## Supplied data
»»
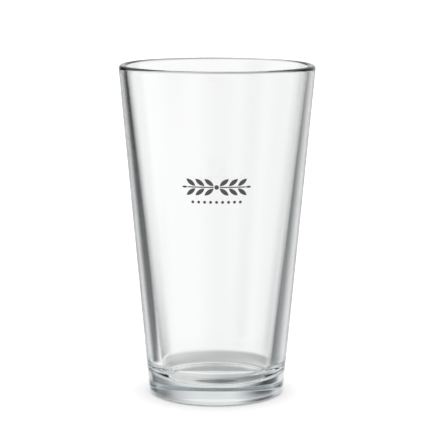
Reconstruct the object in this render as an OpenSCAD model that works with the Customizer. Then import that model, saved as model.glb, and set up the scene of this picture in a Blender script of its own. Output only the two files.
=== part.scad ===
// Conical pint glass: one pressed glass body with a small ornament printed on its front.
// Millimetres, +Z up. The origin is the middle of the foot, on the plane that the glass
// stands on. The ornament faces -Y.

/* [Glass body] */
// Height of the glass
glass_h = 150; // [120:1:190]
// Outside diameter where the straight side meets the rim plane
mouth_d = 88.7; // [80:0.1:110]
// Outside diameter where the straight side meets the table plane
base_d = 61.3; // [50:0.1:74]
// Thickness of the side at the rim plane, measured level
rim_wall = 3.2; // [2.4:0.1:5]
// Thickness of the side at the height of the floor, measured level
foot_wall = 6.8; // [3:0.1:8]
// Thickness of the base at its middle, from the table plane to the inside floor
base_t = 7; // [5:0.1:16]
// Radius of the ball that the dished inside floor is part of
floor_dish_r = 170; // [80:1:400]
// Radius of the rounding between the inside floor and the side
floor_fillet_r = 9; // [2:0.1:12]
// Radius of the rounding between the foot and the side
heel_r = 2.8; // [1:0.1:5]
// Width of the flat ring that the glass stands on
foot_ring_w = 1.2; // [0.8:0.1:6]
// Depth of the hollow under the base at its middle
punt_h = 1.4; // [0.6:0.1:3]

/* [Printed ornament] */
// Height of the stem's middle line above the table
stem_z = 99.9; // [60:0.1:110]
// Length of the stem, along the curve of the glass
stem_len = 25; // [16:0.5:30]
// Width of the stem's line
stem_w = 0.5; // [0.3:0.1:0.8]
// Pairs of leaves on each half of the stem
leaf_pairs = 3; // [1:1:3]
// Distance from one pair of leaves to the next
leaf_pitch = 4; // [3.4:0.1:5]
// Length of a leaf
leaf_len = 5; // [3:0.1:5.4]
// Width of a leaf
leaf_w = 1.9; // [1:0.1:2.2]
// Angle between a leaf and the stem
leaf_angle = 38; // [30:1:50]
// Diameter of the berry at the middle of the stem
berry_d = 2; // [1:0.1:2.2]
// Number of dots in the row under the stem
dot_count = 9; // [3:2:11]
// Distance from one dot to the next
dot_pitch = 2.6; // [2:0.1:3]
// Diameter of a dot
dot_d = 1.3; // [0.8:0.1:1.6]
// Distance from the stem's middle line down to the row of dots
dot_drop = 6.6; // [5.5:0.1:9]
// Thickness of the fired ink
ink_t = 0.05; // [0.04:0.01:0.2]

/* [Hidden] */
$fn = 96;

// Bare gap left between marks that don't touch
ink_gap = 0.3;
// Room past the ink's two faces for the tool that cuts its outline
cutter_t = 4;

// The straight outer side: its radius at a height, its slope and its lean
side_slope = (mouth_d - base_d) / 2 / glass_h;
side_lean = atan(side_slope);
function side_r(z) = base_d / 2 + side_slope * z;

// The straight inner side, through the stated thickness at the rim and at the floor
bore_rim_r = side_r(glass_h) - rim_wall;
bore_floor_r = side_r(base_t) - foot_wall;
bore_slope = (bore_rim_r - bore_floor_r) / (glass_h - base_t);
bore_lean = atan(bore_slope);
function bore_r(z) = bore_floor_r + bore_slope * (z - base_t);

// Each round stands this far past the straight lines that it blends, so that the two cross
// at a clean edge
blend = 0.004;

// The rim is one full round between the two sides, up to the rim plane
lip_span = 1 / cos(side_lean) + 1 / cos(bore_lean);
lip_r = (rim_wall + blend * lip_span) / (lip_span + side_slope - bore_slope);
lip = [side_r(glass_h - lip_r) - (lip_r - blend) / cos(side_lean), glass_h - lip_r];

// Middle of the heel's round, between the table plane and the outer side
heel_z = heel_r - blend;
heel = [side_r(heel_z) - heel_z / cos(side_lean), heel_z];

// Middle of the floor's ball
floor_ball = [0, base_t + floor_dish_r];

// Middle of the fillet's round: on a line along the bore, and inside the floor's ball by the
// fillet's own radius, which makes its height the root of a quadratic
fillet_rise = floor_fillet_r - blend;
fillet_reach = floor_dish_r - fillet_rise;
fillet_start = bore_r(0) - fillet_rise / cos(bore_lean);
quad_a = pow(bore_slope, 2) + 1;
quad_b = fillet_start * bore_slope - floor_ball[1];
quad_c = pow(fillet_start, 2) + pow(floor_ball[1], 2) - pow(fillet_reach, 2);
fillet_z = (-quad_b - sqrt(pow(quad_b, 2) - quad_a * quad_c)) / quad_a;
fillet = [fillet_start + bore_slope * fillet_z, fillet_z];

// Where the floor's ball meets the fillet
floor_lean = asin(fillet[0] / fillet_reach);
floor_edge = floor_ball + floor_dish_r * [sin(floor_lean), -cos(floor_lean)];

// The hollow under the base is a shallow ball cap inside the foot ring
punt_r = heel[0] - foot_ring_w;
punt_ball_r = (pow(punt_r, 2) + pow(punt_h, 2)) / (2 * punt_h);

// The point where a straight line passes a round, at an angle from the level
function beside(mid, r, angle) = mid + (r - blend) * [cos(angle), sin(angle)];

// Angle about the glass's middle that a length along its outside takes at a height
function wrap(length, z) = length / side_r(z) * 180 / PI;

// A full circle whose start is turned to a side where it is buried in the glass
module round_at(mid, r, start) {
    translate(mid)
        rotate(start)
            circle(r = r);
}

// Half section of the glass: straight lines, which the rounds then fill or cut
module wall_section() {
    difference() {
        union() {
            polygon([
                [0, 0],
                [heel[0], 0],
                beside(heel, heel_r, -side_lean),
                beside(lip, lip_r, -side_lean),
                beside(lip, lip_r, 180 - bore_lean),
                beside(fillet, floor_fillet_r, -bore_lean),
                floor_edge,
                [0, floor_edge[1]]
            ]);
            round_at(heel, heel_r, 120);
            round_at(lip, lip_r, -90);
        }
        round_at(fillet, floor_fillet_r, 90);
        intersection() {
            round_at(floor_ball, floor_dish_r, 90);
            square(floor_edge);
        }
        translate([0, -heel_r])
            square([base_d, heel_r]);
    }
}

// Half section of the hollow under the base
module punt_section() {
    intersection() {
        round_at([0, punt_h - punt_ball_r], punt_ball_r, -90);
        translate([0, -punt_h])
            square([2 * punt_r, 3 * punt_h]);
    }
}

module tumbler() {
    color([0.86, 0.9, 0.89, 0.4])
        rotate_extrude()
            difference() {
                wall_section();
                punt_section();
            }
}

// The film of ink between two heights, all the way round the straight side
module ink_film(low, high) {
    film = ink_t / cos(side_lean);
    difference() {
        translate([0, 0, low])
            cylinder(h = high - low, r1 = side_r(low) + film, r2 = side_r(high) + film);
        translate([0, 0, low - 1])
            cylinder(h = high - low + 2, r1 = side_r(low - 1), r2 = side_r(high + 1));
    }
}

// One mark: a flat outline laid on the side at a height, and a length along the curve from
// the front. The outline's own origin is the mark's place.
module ink_mark(along, z, reach) {
    rotate([0, 0, wrap(along, z)])
        intersection() {
            ink_film(z - reach, z + reach);
            translate([0, -side_r(z) + cutter_t, z])
                rotate([90, 0, 0])
                    linear_extrude(height = 2 * cutter_t)
                        children();
        }
}

// A pointed leaf along +X from the origin: the overlap of two equal rounds
module leaf_outline() {
    round_r = (pow(leaf_len, 2) + pow(leaf_w, 2)) / (4 * leaf_w);
    intersection() {
        translate([leaf_len / 2, round_r - leaf_w / 2])
            circle(r = round_r);
        translate([leaf_len / 2, leaf_w / 2 - round_r])
            circle(r = round_r);
    }
}

// The stem is a band of ink that leaves room for the berry in its middle
module print_stem() {
    low = stem_z - stem_w / 2;
    high = stem_z + stem_w / 2;
    film = ink_t / cos(side_lean);
    start = berry_d / 2 + ink_gap;
    sweep = wrap(stem_len / 2 - start, stem_z);
    color("#3c3c3e")
        for (side = [-1, 1])
            rotate([0, 0, -90 + side * (wrap(start, stem_z) + sweep / 2) - sweep / 2])
                rotate_extrude(angle = sweep)
                    polygon([
                        [side_r(low), low],
                        [side_r(low) + film, low],
                        [side_r(high) + film, high],
                        [side_r(high), high]
                    ]);
}

// Pairs of leaves that point away from the berry, and one leaf past each end of the stem
module print_leaves() {
    root = stem_w / 2 + ink_gap;
    first = berry_d / 2 + ink_gap;
    color("#3c3c3e")
        for (side = [-1, 1]) {
            for (pair = [0 : leaf_pairs - 1], up = [-1, 1])
                ink_mark(side * (first + pair * leaf_pitch), stem_z, leaf_len)
                    translate([0, up * root])
                        mirror([side < 0 ? 1 : 0, 0])
                            rotate(up * leaf_angle)
                                leaf_outline();
            ink_mark(side * (stem_len / 2 + ink_gap), stem_z, leaf_w)
                mirror([side < 0 ? 1 : 0, 0])
                    scale(1 / 2)
                        leaf_outline();
        }
}

module print_berry() {
    color("#3c3c3e")
        ink_mark(0, stem_z, berry_d)
            circle(d = berry_d);
}

module print_dots() {
    color("#3c3c3e")
        for (i = [0 : dot_count - 1])
            ink_mark((i - (dot_count - 1) / 2) * dot_pitch, stem_z - dot_drop, dot_d)
                circle(d = dot_d);
}

tumbler();
print_stem();
print_leaves();
print_berry();
print_dots();
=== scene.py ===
"""The looks of a conical pint glass: one glass body with a small printed ornament.

The file is laid out as an add-on and run as a script. Lengths are in metres, +Z is up, the
glass stands on Z = 0 and the ornament faces -Y. Every surface is worked out with numpy
from the settings below.
"""
import math

import bpy
import numpy as np
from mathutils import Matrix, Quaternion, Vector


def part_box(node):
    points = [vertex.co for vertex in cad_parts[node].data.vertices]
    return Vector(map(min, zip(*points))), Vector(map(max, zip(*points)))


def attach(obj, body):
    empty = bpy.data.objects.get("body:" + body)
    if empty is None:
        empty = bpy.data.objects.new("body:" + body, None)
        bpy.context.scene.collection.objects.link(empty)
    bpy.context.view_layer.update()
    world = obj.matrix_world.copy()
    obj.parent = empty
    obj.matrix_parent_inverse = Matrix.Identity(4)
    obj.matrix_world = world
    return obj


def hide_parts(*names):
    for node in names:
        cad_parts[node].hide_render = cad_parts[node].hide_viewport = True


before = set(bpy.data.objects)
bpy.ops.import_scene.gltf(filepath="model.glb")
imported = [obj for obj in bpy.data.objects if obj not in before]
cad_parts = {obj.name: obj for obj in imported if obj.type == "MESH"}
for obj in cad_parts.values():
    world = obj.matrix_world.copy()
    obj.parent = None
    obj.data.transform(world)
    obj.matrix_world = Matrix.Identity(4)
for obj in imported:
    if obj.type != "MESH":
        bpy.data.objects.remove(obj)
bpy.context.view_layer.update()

bl_info = {
    "name": "Pint Glass",
    "version": (1, 0, 0),
    "blender": (4, 5, 0),
    "location": "View3D > Sidebar > Pint Glass",
    "description": "Builds a conical pint glass with a printed ornament and its studio",
    "category": "Add Mesh",
}

MM = 0.001
TURNS = 360  # steps round the glass


# ---------------------------------------------------------------------------
# Settings
# ---------------------------------------------------------------------------

def length(name, description, millimetres):
    """A length property whose default is given in millimetres."""
    return bpy.props.FloatProperty(
        name=name, description=description, default=millimetres * MM, min=0.0,
        unit="LENGTH", precision=5)


def angle(name, description, degrees):
    """An angle property whose default is given in degrees."""
    return bpy.props.FloatProperty(
        name=name, description=description, default=math.radians(degrees), unit="ROTATION")


def colour(name, description, value):
    """A colour property."""
    return bpy.props.FloatVectorProperty(
        name=name, description=description, default=value, min=0.0, max=1.0,
        subtype="COLOR", size=3)


def level(name, description, value):
    """A plain number."""
    return bpy.props.FloatProperty(
        name=name, description=description, default=value, unit="NONE")


def count(name, description, value):
    """A whole number."""
    return bpy.props.IntProperty(name=name, description=description, default=value, min=1)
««
## Task instructions
Taking the material above, extract exactly and only the lines from the line with "end of the stem" to the line with "obj.matrix_parent_inverse = Matrix.Identity(4)", inclusive of both.

## Answer
// Pairs of leaves that point away from the berry, and one leaf past each end of the stem
module print_leaves() {
    root = stem_w / 2 + ink_gap;
    first = berry_d / 2 + ink_gap;
    color("#3c3c3e")
        for (side = [-1, 1]) {
            for (pair = [0 : leaf_pairs - 1], up = [-1, 1])
                ink_mark(side * (first + pair * leaf_pitch), stem_z, leaf_len)
                    translate([0, up * root])
                        mirror([side < 0 ? 1 : 0, 0])
                            rotate(up * leaf_angle)
                                leaf_outline();
            ink_mark(side * (stem_len / 2 + ink_gap), stem_z, leaf_w)
                mirror([side < 0 ? 1 : 0, 0])
                    scale(1 / 2)
                        leaf_outline();
        }
}

module print_berry() {
    color("#3c3c3e")
        ink_mark(0, stem_z, berry_d)
            circle(d = berry_d);
}

module print_dots() {
    color("#3c3c3e")
        for (i = [0 : dot_count - 1])
            ink_mark((i - (dot_count - 1) / 2) * dot_pitch, stem_z - dot_drop, dot_d)
                circle(d = dot_d);
}

tumbler();
print_stem();
print_leaves();
print_berry();
print_dots();
=== scene.py ===
"""The looks of a conical pint glass: one glass body with a small printed ornament.

The file is laid out as an add-on and run as a script. Lengths are in metres, +Z is up, the
glass stands on Z = 0 and the ornament faces -Y. Every surface is worked out with numpy
from the settings below.
"""
import math

import bpy
import numpy as np
from mathutils import Matrix, Quaternion, Vector


def part_box(node):
    points = [vertex.co for vertex in cad_parts[node].data.vertices]
    return Vector(map(min, zip(*points))), Vector(map(max, zip(*points)))


def attach(obj, body):
    empty = bpy.data.objects.get("body:" + body)
    if empty is None:
        empty = bpy.data.objects.new("body:" + body, None)
        bpy.context.scene.collection.objects.link(empty)
    bpy.context.view_layer.update()
    world = obj.matrix_world.copy()
    obj.parent = empty
    obj.matrix_parent_inverse = Matrix.Identity(4)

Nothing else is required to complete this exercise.